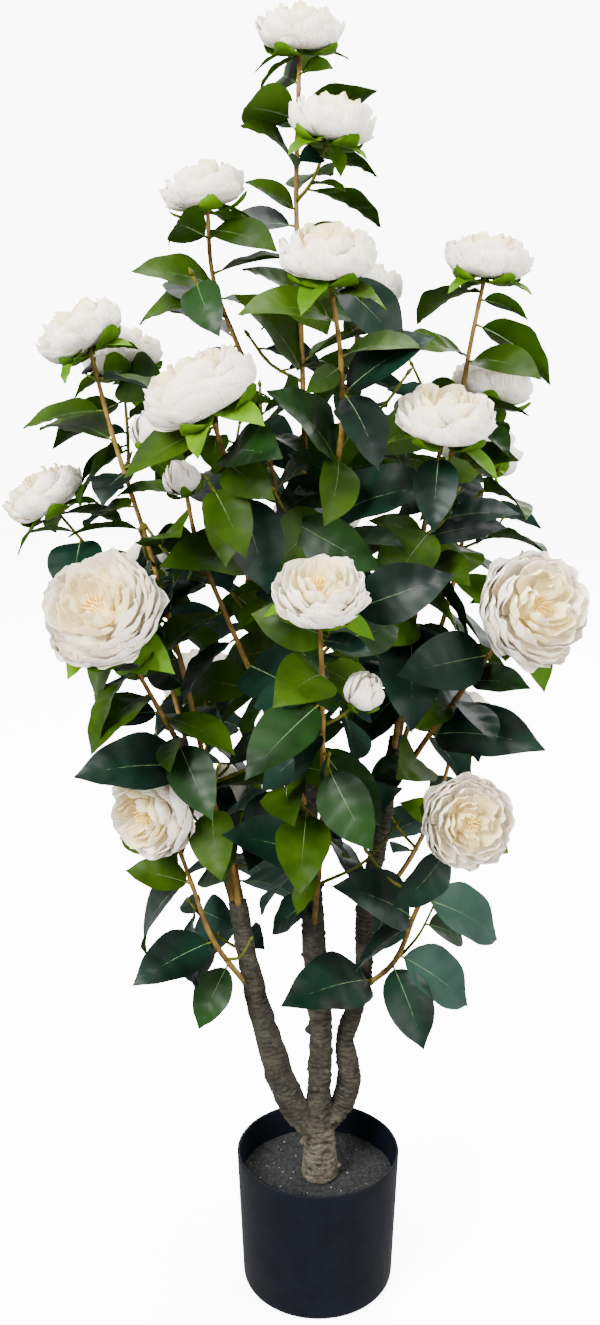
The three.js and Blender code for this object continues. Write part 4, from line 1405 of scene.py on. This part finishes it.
# ---- Sprays ----
# The pieces that all the sprays share, each with its finish and slot.
SPRAY_PIECES = {
    "stems": (stem_finish, "stems"),
    "twigs": (shoot_finish, "stems"),
    "leaf_stalks": (shoot_finish, "stems"),
    "leaf_faces_deep": (deep_finish, "foliage"),
    "leaf_faces_mid": (mid_finish, "foliage"),
    "leaf_faces_bright": (bright_finish, "foliage"),
    "leaf_faces_pale": (pale_finish, "foliage"),
    "leaf_backs_bright": (back_finish, "foliage"),
    "leaf_backs_grey": (grey_back_finish, "foliage"),
    "leaf_ribs": (rib_finish, "foliage"),
    "petals_outer": (outer_finish, "petals"),
    "petals_inner": (inner_finish, "petals"),
    "petals_heart": (heart_finish, "petals"),
    "sepals": (sepal_finish, "foliage"),
    "stamens": (stamen_finish, "petals"),
}


def add_shoots(shapes, plan):
    """Adds the stem and twigs of a spray, with a closed leaf bud at the end of each leafy twig."""
    shoot_tube(shapes["stems"], plan["stem"], 8, 7)
    for twig in plan["flower_twigs"] + plan["leafy_twigs"]:
        shoot_tube(shapes["twigs"], twig, 6, 8)
    for twig in plan["leafy_twigs"]:
        tip = twig["line"][-1]
        ahead = unit(tip - twig["line"][-2])
        add_spindle(shapes["twigs"], tip - ahead * 2, tip + ahead * 6, [1.3, 2.0, 1.6, 0.3], 6)


def sorted_leaves(leaves, number):
    """Leaves by the pieces that take their faces and backs. More of them are bright near the top: partly
    the leaves' own lighter green, partly painted light where the upper crown is lit through from behind.
    """
    groups = {}
    for i, one in enumerate(leaves):
        level = level_of(one["base"])
        tone = one.get("tone")
        if tone is None:
            # Partly painted light: the chance of a bright face, and below of a bright back, grows with
            # height.
            bright = chance(number, i, BRIGHT_DRAW) < 0.1 + 0.7 * level
            tone = "bright" if bright else ("mid" if chance(number, i, MID_DRAW) < 0.4 else "deep")
        back = "bright" if chance(number, i, BACK_DRAW) < 0.35 + 0.7 * level else "grey"
        groups.setdefault((f"leaf_faces_{tone}", f"leaf_backs_{back}"), []).append(one)
    return groups


def dress_sprays():
    """Makes the pieces of all the sprays."""
    grown = grow_sprays()
    fill_in(grown)
    shapes = {name: Shape() for name in SPRAY_PIECES}
    for number, plan in enumerate(grown):
        add_shoots(shapes, plan)
        leaves = plan["leaves"] + plan["small_leaves"]
        for (front, back), group in sorted_leaves(leaves, number).items():
            add_leaves(shapes, group, front, back)
        for i, bloom in enumerate(plan["spray"]["flowers"]):
            add_flower = add_open_flower if bloom["width"] > BUD_LIMIT else add_bud
            add_flower(shapes, bloom, 10 * number + i)
    for name, (finish, slot) in SPRAY_PIECES.items():
        mark_name = "across" if name.startswith("petals") else None
        piece = shapes[name].piece(name, finish, slot, mark_name=mark_name)
        if name == "stems":
            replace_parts(piece, *[spray["node"] for spray in SPRAYS])


dress_sprays()

# ---- Stage ----
scene = bpy.context.scene
LIGHT_TARGET = Vector((0, 0, 0.6))
LIGHTS = {
    # place, width and power
    "key": ((-1.9, -2.2, 2.6), 1.5, 560),
    "fill": ((2.4, -2.0, 1.4), 2.4, 225),
    "back": ((1.2, 2.6, 2.2), 2.4, 155),
    "top": ((0.2, 0.4, 3.4), 2.0, 335),
}
WORLD_LIGHT = 1.2
LENS = 38.34
SENSOR = 36
CAMERA_PLACE = (-0.018, -1.242, 0.985)
CAMERA_PITCH = 74.89  # degrees up from straight down
FLOOR_COLUMNS = 96


def area_light(name, place, size, power):
    """A soft square light that looks at the middle of the tree."""
    data = bpy.data.lights.new(name, "AREA")
    data.size = size
    data.energy = power
    lamp = bpy.data.objects.new(name, data)
    lamp.location = place
    lamp.rotation_euler = (LIGHT_TARGET - Vector(place)).to_track_quat("-Z", "Y").to_euler()
    scene.collection.objects.link(lamp)


def make_floor():
    """A wide round pale floor that curves up into a backdrop on all sides, and lights nothing itself."""
    bend = np.linspace(0, math.pi / 2, 13)
    profile = np.vstack([
        [[0.001, 0], [1, 0], [2.5, 0]],
        np.column_stack([4 + 3 * np.sin(bend), 3 - 3 * np.cos(bend)]),
        [[7, 14]],
    ])
    points = turned_points(profile, FLOOR_COLUMNS)
    faces = grid_faces(len(profile), FLOOR_COLUMNS, closed=True)[:, ::-1]
    mesh = bpy.data.meshes.new("floor")
    mesh.from_pydata(points.reshape(-1, 3).tolist(), [], faces.tolist())
    mesh.polygons.foreach_set("use_smooth", np.full(len(mesh.polygons), True))
    glow = {"Emission Color": (1, 1, 1, 1), "Emission Strength": 8}
    mesh.materials.append(toned("floor", "f4f4f4", "f7f7f7", 2, rough=(0.8, 0.9), constants=glow))
    floor = bpy.data.objects.new("floor", mesh)
    floor.visible_diffuse = False
    floor.visible_glossy = False
    floor.visible_shadow = False
    scene.collection.objects.link(floor)


make_floor()
for name, (place, size, power) in LIGHTS.items():
    area_light(name, place, size, power)
world = bpy.data.worlds.new("studio")
world.use_nodes = True
background = world.node_tree.nodes["Background"]
background.inputs["Color"].default_value = (1, 1, 1, 1)
background.inputs["Strength"].default_value = WORLD_LIGHT
scene.world = world

camera_data = bpy.data.cameras.new("camera")
camera_data.lens = LENS
camera_data.sensor_width = SENSOR
camera = bpy.data.objects.new("camera", camera_data)
camera.location = CAMERA_PLACE
camera.rotation_euler = (math.radians(CAMERA_PITCH), 0, 0)
scene.collection.objects.link(camera)
scene.camera = camera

**GIVEN TASK**
Repeat every line of the material exactly as given.

**CORRECT RESPONSE**
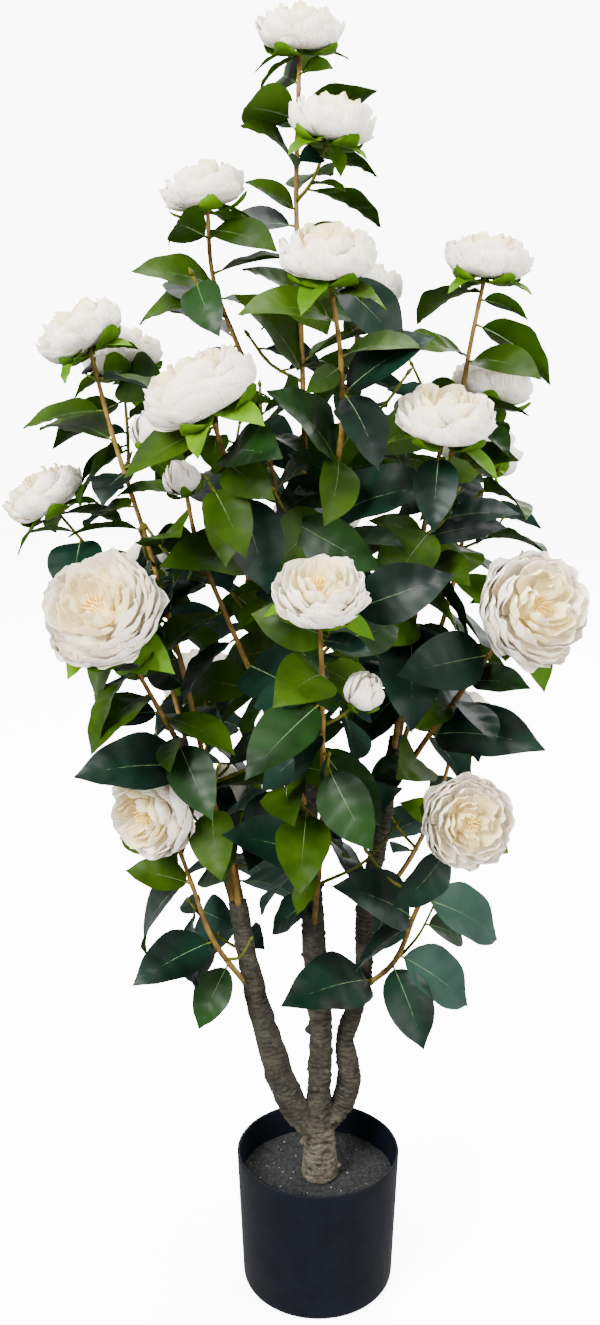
The three.js and Blender code for this object continues. Write part 4, from line 1405 of scene.py on. This part finishes it.
# ---- Sprays ----
# The pieces that all the sprays share, each with its finish and slot.
SPRAY_PIECES = {
    "stems": (stem_finish, "stems"),
    "twigs": (shoot_finish, "stems"),
    "leaf_stalks": (shoot_finish, "stems"),
    "leaf_faces_deep": (deep_finish, "foliage"),
    "leaf_faces_mid": (mid_finish, "foliage"),
    "leaf_faces_bright": (bright_finish, "foliage"),
    "leaf_faces_pale": (pale_finish, "foliage"),
    "leaf_backs_bright": (back_finish, "foliage"),
    "leaf_backs_grey": (grey_back_finish, "foliage"),
    "leaf_ribs": (rib_finish, "foliage"),
    "petals_outer": (outer_finish, "petals"),
    "petals_inner": (inner_finish, "petals"),
    "petals_heart": (heart_finish, "petals"),
    "sepals": (sepal_finish, "foliage"),
    "stamens": (stamen_finish, "petals"),
}


def add_shoots(shapes, plan):
    """Adds the stem and twigs of a spray, with a closed leaf bud at the end of each leafy twig."""
    shoot_tube(shapes["stems"], plan["stem"], 8, 7)
    for twig in plan["flower_twigs"] + plan["leafy_twigs"]:
        shoot_tube(shapes["twigs"], twig, 6, 8)
    for twig in plan["leafy_twigs"]:
        tip = twig["line"][-1]
        ahead = unit(tip - twig["line"][-2])
        add_spindle(shapes["twigs"], tip - ahead * 2, tip + ahead * 6, [1.3, 2.0, 1.6, 0.3], 6)


def sorted_leaves(leaves, number):
    """Leaves by the pieces that take their faces and backs. More of them are bright near the top: partly
    the leaves' own lighter green, partly painted light where the upper crown is lit through from behind.
    """
    groups = {}
    for i, one in enumerate(leaves):
        level = level_of(one["base"])
        tone = one.get("tone")
        if tone is None:
            # Partly painted light: the chance of a bright face, and below of a bright back, grows with
            # height.
            bright = chance(number, i, BRIGHT_DRAW) < 0.1 + 0.7 * level
            tone = "bright" if bright else ("mid" if chance(number, i, MID_DRAW) < 0.4 else "deep")
        back = "bright" if chance(number, i, BACK_DRAW) < 0.35 + 0.7 * level else "grey"
        groups.setdefault((f"leaf_faces_{tone}", f"leaf_backs_{back}"), []).append(one)
    return groups


def dress_sprays():
    """Makes the pieces of all the sprays."""
    grown = grow_sprays()
    fill_in(grown)
    shapes = {name: Shape() for name in SPRAY_PIECES}
    for number, plan in enumerate(grown):
        add_shoots(shapes, plan)
        leaves = plan["leaves"] + plan["small_leaves"]
        for (front, back), group in sorted_leaves(leaves, number).items():
            add_leaves(shapes, group, front, back)
        for i, bloom in enumerate(plan["spray"]["flowers"]):
            add_flower = add_open_flower if bloom["width"] > BUD_LIMIT else add_bud
            add_flower(shapes, bloom, 10 * number + i)
    for name, (finish, slot) in SPRAY_PIECES.items():
        mark_name = "across" if name.startswith("petals") else None
        piece = shapes[name].piece(name, finish, slot, mark_name=mark_name)
        if name == "stems":
            replace_parts(piece, *[spray["node"] for spray in SPRAYS])


dress_sprays()

# ---- Stage ----
scene = bpy.context.scene
LIGHT_TARGET = Vector((0, 0, 0.6))
LIGHTS = {
    # place, width and power
    "key": ((-1.9, -2.2, 2.6), 1.5, 560),
    "fill": ((2.4, -2.0, 1.4), 2.4, 225),
    "back": ((1.2, 2.6, 2.2), 2.4, 155),
    "top": ((0.2, 0.4, 3.4), 2.0, 335),
}
WORLD_LIGHT = 1.2
LENS = 38.34
SENSOR = 36
CAMERA_PLACE = (-0.018, -1.242, 0.985)
CAMERA_PITCH = 74.89  # degrees up from straight down
FLOOR_COLUMNS = 96


def area_light(name, place, size, power):
    """A soft square light that looks at the middle of the tree."""
    data = bpy.data.lights.new(name, "AREA")
    data.size = size
    data.energy = power
    lamp = bpy.data.objects.new(name, data)
    lamp.location = place
    lamp.rotation_euler = (LIGHT_TARGET - Vector(place)).to_track_quat("-Z", "Y").to_euler()
    scene.collection.objects.link(lamp)


def make_floor():
    """A wide round pale floor that curves up into a backdrop on all sides, and lights nothing itself."""
    bend = np.linspace(0, math.pi / 2, 13)
    profile = np.vstack([
        [[0.001, 0], [1, 0], [2.5, 0]],
        np.column_stack([4 + 3 * np.sin(bend), 3 - 3 * np.cos(bend)]),
        [[7, 14]],
    ])
    points = turned_points(profile, FLOOR_COLUMNS)
    faces = grid_faces(len(profile), FLOOR_COLUMNS, closed=True)[:, ::-1]
    mesh = bpy.data.meshes.new("floor")
    mesh.from_pydata(points.reshape(-1, 3).tolist(), [], faces.tolist())
    mesh.polygons.foreach_set("use_smooth", np.full(len(mesh.polygons), True))
    glow = {"Emission Color": (1, 1, 1, 1), "Emission Strength": 8}
    mesh.materials.append(toned("floor", "f4f4f4", "f7f7f7", 2, rough=(0.8, 0.9), constants=glow))
    floor = bpy.data.objects.new("floor", mesh)
    floor.visible_diffuse = False
    floor.visible_glossy = False
    floor.visible_shadow = False
    scene.collection.objects.link(floor)


make_floor()
for name, (place, size, power) in LIGHTS.items():
    area_light(name, place, size, power)
world = bpy.data.worlds.new("studio")
world.use_nodes = True
background = world.node_tree.nodes["Background"]
background.inputs["Color"].default_value = (1, 1, 1, 1)
background.inputs["Strength"].default_value = WORLD_LIGHT
scene.world = world

camera_data = bpy.data.cameras.new("camera")
camera_data.lens = LENS
camera_data.sensor_width = SENSOR
camera = bpy.data.objects.new("camera", camera_data)
camera.location = CAMERA_PLACE
camera.rotation_euler = (math.radians(CAMERA_PITCH), 0, 0)
scene.collection.objects.link(camera)
scene.camera = camera